* Task input

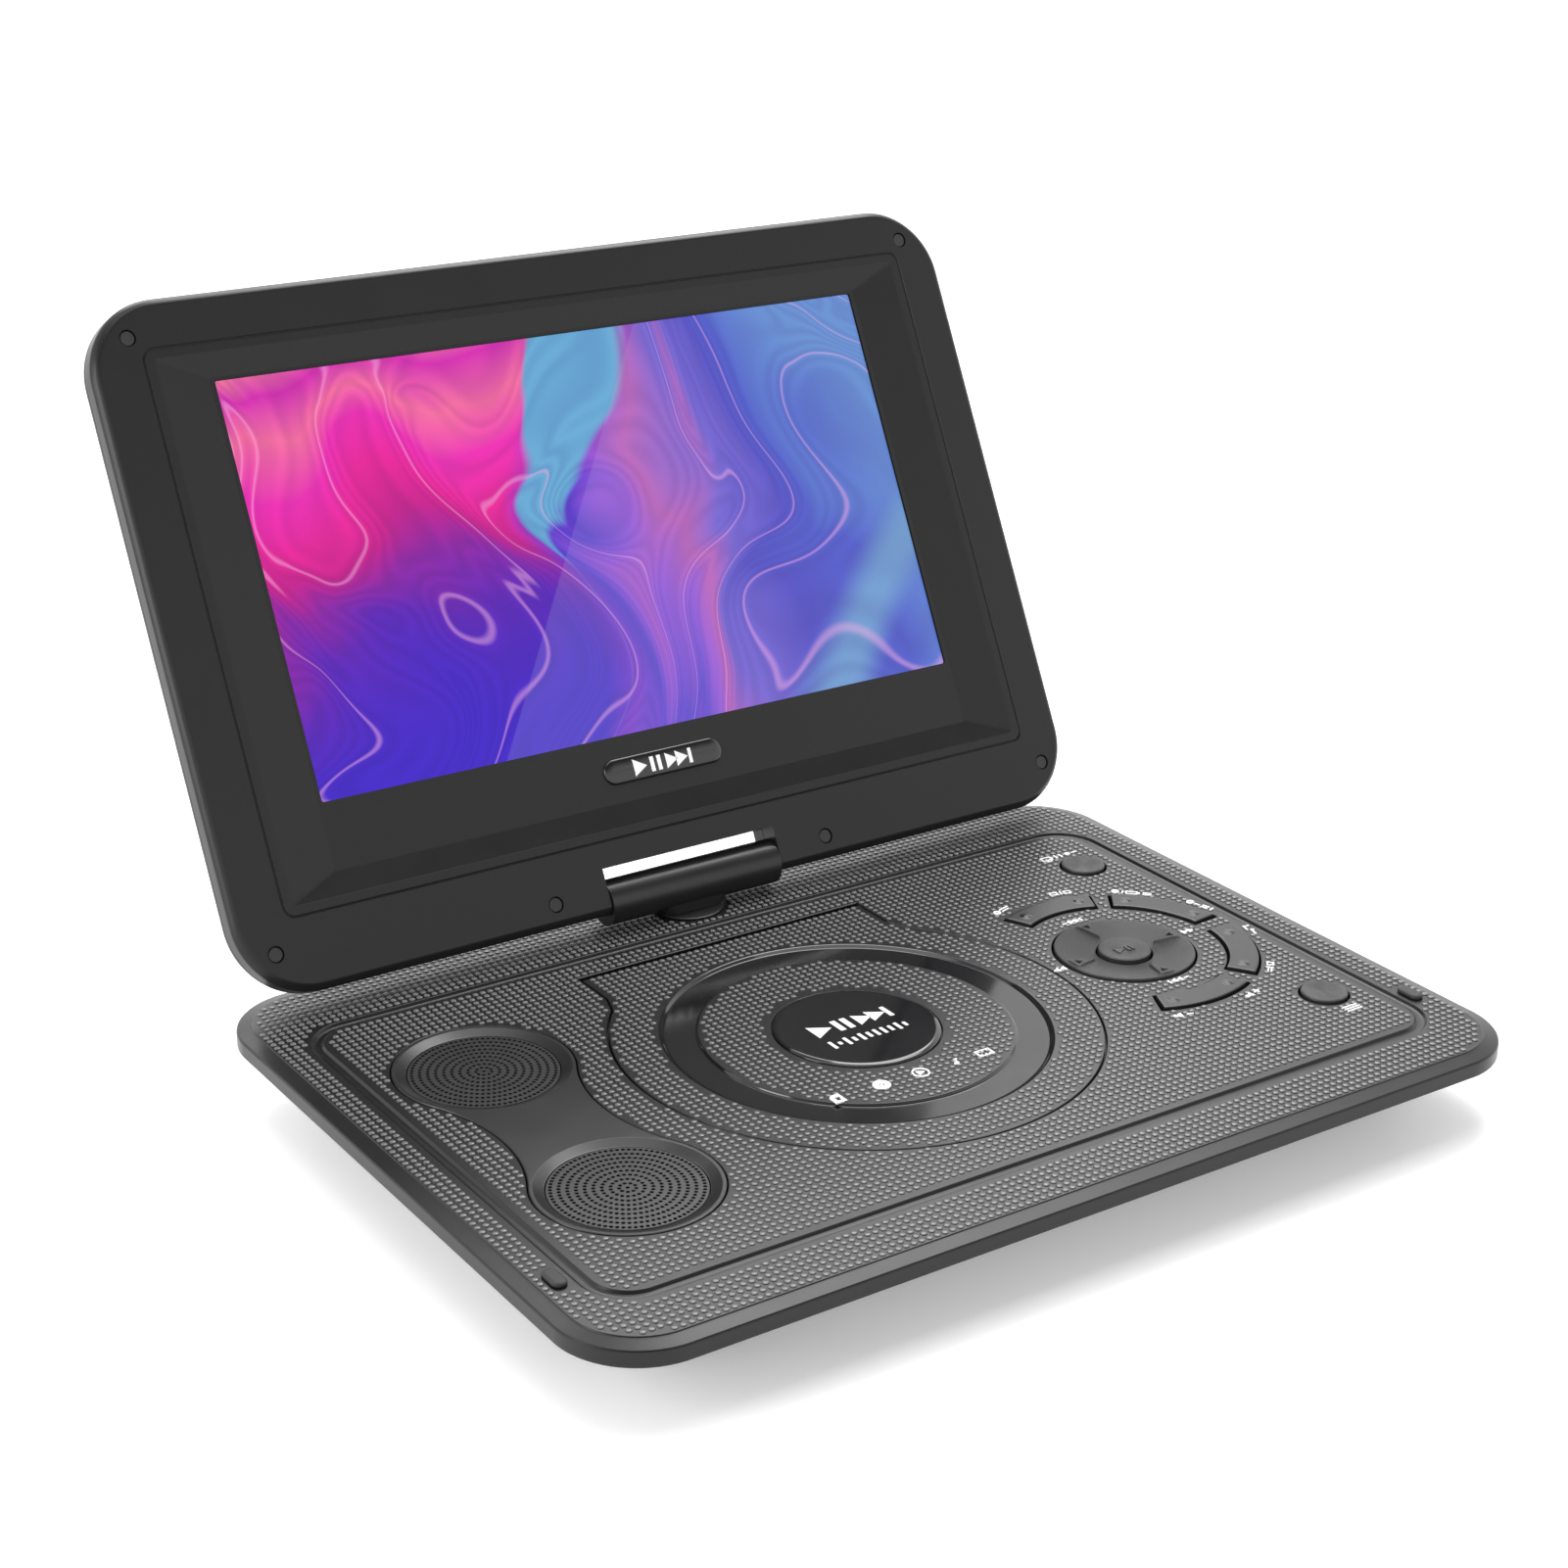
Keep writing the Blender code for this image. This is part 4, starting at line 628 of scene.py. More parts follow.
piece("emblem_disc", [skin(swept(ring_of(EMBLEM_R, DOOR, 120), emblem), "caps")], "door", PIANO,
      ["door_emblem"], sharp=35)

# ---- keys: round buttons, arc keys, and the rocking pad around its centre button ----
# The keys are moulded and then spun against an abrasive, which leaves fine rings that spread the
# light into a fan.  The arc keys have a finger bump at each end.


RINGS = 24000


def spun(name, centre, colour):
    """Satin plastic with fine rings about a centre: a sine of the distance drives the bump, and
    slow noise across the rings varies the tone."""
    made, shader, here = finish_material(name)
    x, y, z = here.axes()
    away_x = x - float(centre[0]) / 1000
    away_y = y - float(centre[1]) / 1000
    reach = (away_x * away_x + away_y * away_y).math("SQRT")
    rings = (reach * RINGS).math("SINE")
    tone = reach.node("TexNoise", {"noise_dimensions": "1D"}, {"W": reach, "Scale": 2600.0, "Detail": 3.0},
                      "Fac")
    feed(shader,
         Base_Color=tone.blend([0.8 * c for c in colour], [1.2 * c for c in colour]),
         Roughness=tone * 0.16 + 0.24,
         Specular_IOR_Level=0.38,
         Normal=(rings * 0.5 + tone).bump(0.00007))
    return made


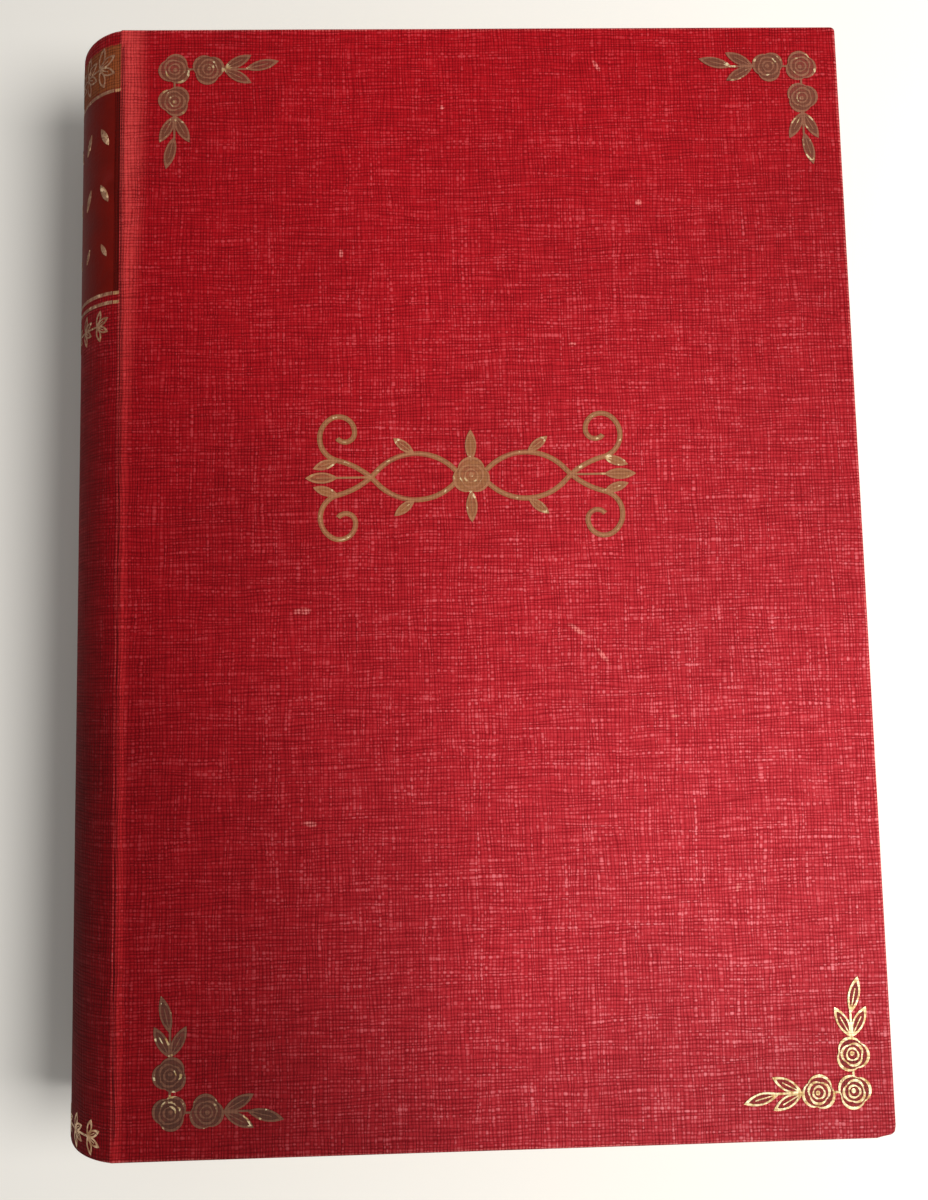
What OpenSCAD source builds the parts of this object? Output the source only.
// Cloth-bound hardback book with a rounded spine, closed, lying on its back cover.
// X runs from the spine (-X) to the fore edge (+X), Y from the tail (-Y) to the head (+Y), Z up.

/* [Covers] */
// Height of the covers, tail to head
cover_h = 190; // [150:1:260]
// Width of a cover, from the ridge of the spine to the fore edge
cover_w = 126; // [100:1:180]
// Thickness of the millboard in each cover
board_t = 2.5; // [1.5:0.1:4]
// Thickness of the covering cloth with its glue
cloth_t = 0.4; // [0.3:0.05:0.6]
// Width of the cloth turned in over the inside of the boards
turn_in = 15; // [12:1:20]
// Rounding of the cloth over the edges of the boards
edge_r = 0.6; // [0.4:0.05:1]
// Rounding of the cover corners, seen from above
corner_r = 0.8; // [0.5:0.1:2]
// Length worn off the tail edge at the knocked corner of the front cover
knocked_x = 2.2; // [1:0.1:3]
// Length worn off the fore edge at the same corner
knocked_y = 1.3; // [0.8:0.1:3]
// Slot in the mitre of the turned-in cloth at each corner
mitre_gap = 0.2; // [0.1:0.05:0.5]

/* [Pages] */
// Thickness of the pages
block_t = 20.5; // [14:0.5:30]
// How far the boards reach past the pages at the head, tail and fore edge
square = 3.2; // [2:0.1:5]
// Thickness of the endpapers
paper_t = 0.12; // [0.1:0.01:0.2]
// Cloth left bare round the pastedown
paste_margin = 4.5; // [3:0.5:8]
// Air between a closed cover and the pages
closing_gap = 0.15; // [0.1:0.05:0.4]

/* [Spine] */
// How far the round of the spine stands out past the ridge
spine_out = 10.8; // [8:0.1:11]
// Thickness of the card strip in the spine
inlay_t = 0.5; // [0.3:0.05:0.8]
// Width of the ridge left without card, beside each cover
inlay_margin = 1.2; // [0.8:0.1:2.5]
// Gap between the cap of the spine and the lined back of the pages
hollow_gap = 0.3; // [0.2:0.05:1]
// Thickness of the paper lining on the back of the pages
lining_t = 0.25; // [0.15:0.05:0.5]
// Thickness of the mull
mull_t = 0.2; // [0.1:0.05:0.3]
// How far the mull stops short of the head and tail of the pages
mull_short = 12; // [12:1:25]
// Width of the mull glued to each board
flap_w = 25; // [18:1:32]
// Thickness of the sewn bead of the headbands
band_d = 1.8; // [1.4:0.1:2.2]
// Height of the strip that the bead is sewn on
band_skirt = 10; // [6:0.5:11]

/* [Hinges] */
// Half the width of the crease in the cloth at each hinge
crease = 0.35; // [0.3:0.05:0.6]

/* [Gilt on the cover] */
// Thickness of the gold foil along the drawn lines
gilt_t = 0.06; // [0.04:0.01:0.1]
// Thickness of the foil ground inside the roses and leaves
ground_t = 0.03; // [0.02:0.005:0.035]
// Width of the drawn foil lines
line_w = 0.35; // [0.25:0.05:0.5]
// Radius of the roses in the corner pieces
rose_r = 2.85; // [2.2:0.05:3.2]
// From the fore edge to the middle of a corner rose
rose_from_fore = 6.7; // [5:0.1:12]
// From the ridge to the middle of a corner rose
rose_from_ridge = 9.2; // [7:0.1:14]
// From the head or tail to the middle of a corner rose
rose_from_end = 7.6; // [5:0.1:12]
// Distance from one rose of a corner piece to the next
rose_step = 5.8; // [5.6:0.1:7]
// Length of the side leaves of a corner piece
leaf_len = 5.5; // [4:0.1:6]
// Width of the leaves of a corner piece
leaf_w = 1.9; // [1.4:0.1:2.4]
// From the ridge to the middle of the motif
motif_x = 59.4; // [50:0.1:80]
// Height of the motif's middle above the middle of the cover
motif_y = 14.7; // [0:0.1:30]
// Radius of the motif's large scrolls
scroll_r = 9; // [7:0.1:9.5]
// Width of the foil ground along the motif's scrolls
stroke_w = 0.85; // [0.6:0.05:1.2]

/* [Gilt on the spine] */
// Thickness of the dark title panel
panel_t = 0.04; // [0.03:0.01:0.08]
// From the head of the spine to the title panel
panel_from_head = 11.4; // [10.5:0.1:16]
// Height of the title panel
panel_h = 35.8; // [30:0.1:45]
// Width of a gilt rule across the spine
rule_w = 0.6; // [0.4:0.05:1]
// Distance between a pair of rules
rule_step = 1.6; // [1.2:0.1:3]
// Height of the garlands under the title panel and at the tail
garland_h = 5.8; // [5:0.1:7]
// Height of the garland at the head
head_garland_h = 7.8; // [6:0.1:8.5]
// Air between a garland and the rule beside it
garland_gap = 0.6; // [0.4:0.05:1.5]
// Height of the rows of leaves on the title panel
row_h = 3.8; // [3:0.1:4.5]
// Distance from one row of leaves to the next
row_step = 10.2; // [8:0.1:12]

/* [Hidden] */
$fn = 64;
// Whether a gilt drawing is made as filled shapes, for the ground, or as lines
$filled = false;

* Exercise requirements
Look through the records and gather each line with the word "parts".

* Exercise response
Keep writing the Blender code for this image. This is part 4, starting at line 628 of scene.py. More parts follow.
What OpenSCAD source builds the parts of this object? Output the source only.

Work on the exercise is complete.